I loved these dirt paths that weren't rocky. In the afternoon I went back on the camino mostly.


Cemetery
It was 5pm by the time I reach Melide and then it took me another half hour to find the albergue and get checked in.  The woman running the albergue said I could bring my bike into the reception area. I made the mistake of not taking off the panniers first, probably because I was tired and it just seemed easier to wheel the bike straight in.  But it was a bit tricky as I had to turn the bike after getting it in the doorway to then get it up the 5 or 6 steps - and there wasn't a lot of room for me with the panniers still on. By the time I realized I'd done it the wrong way I was already jammed in the turning bit inside the door.  I was happy to see a pilgrim walk in so I just presumed he'd help me by lifting the back of the bike or pushing it.  He didn't. I turned around and he had his arms crossed like he was mad that he couldn't get passed.  Anyway, I got my bike up but thought 'you rude bugger'.

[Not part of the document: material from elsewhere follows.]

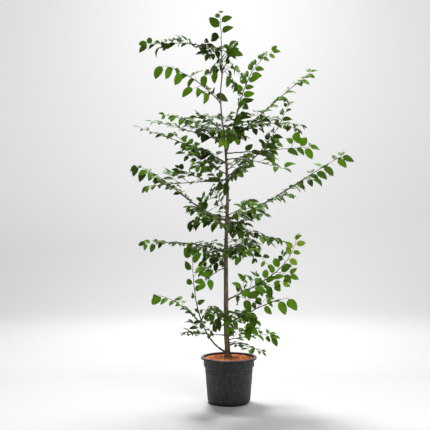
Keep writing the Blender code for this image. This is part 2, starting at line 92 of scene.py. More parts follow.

When I got out the shower I saw that the rude bugger was in the same dorm room as me and was asleep.  In the bed next to me was a lovely couple from NZ (Antoinette and James) who have just retired.  We went and had a beer and then went out for dinner together.  Melide is famous for its octopus - or pulpo as the Spanish call it.  I couldn't wait to try it.  

The waitress at the Pulpo restaurant told us that her favorite dish on the menu was pig ears.  So I ordered that and James ordered the octopus and we were going to share.  Antoinette warned me that he was not good at sharing and was good at eating. I told her he'd found his match.  The pig ears were weird as they were, as expected, a bit rubbery and a bit crunchy - but I'm so pleased I've tried them. The octopus was devine. 

Antoinette and James

Us girls having a wine out of our wine bowls


Octopus cooking


About to be chopped up
About to be eaten

Potato and pig ears
We were unsure what time the albergue closed but still stopped at a bar on the way home to have a shooter.

Some lads on the way home
During dinner I told Antoinette and James about the rude guy in our dorm.  They told me that he was Danish and absolutely shattered when he got in. He'd walked 34 kms initially to the town he wanted to stay in - and when he reached there he was already shattered and his blisters on his feet were really bad - but there was no accommodation in that town - so he had to walk another 9km on his bad feet to get to our albergue.  They told me that he could hardly speak and just put his bag down and crashed on his bed and then let out a big sigh.

So I promised I'd cut him some slack the next day.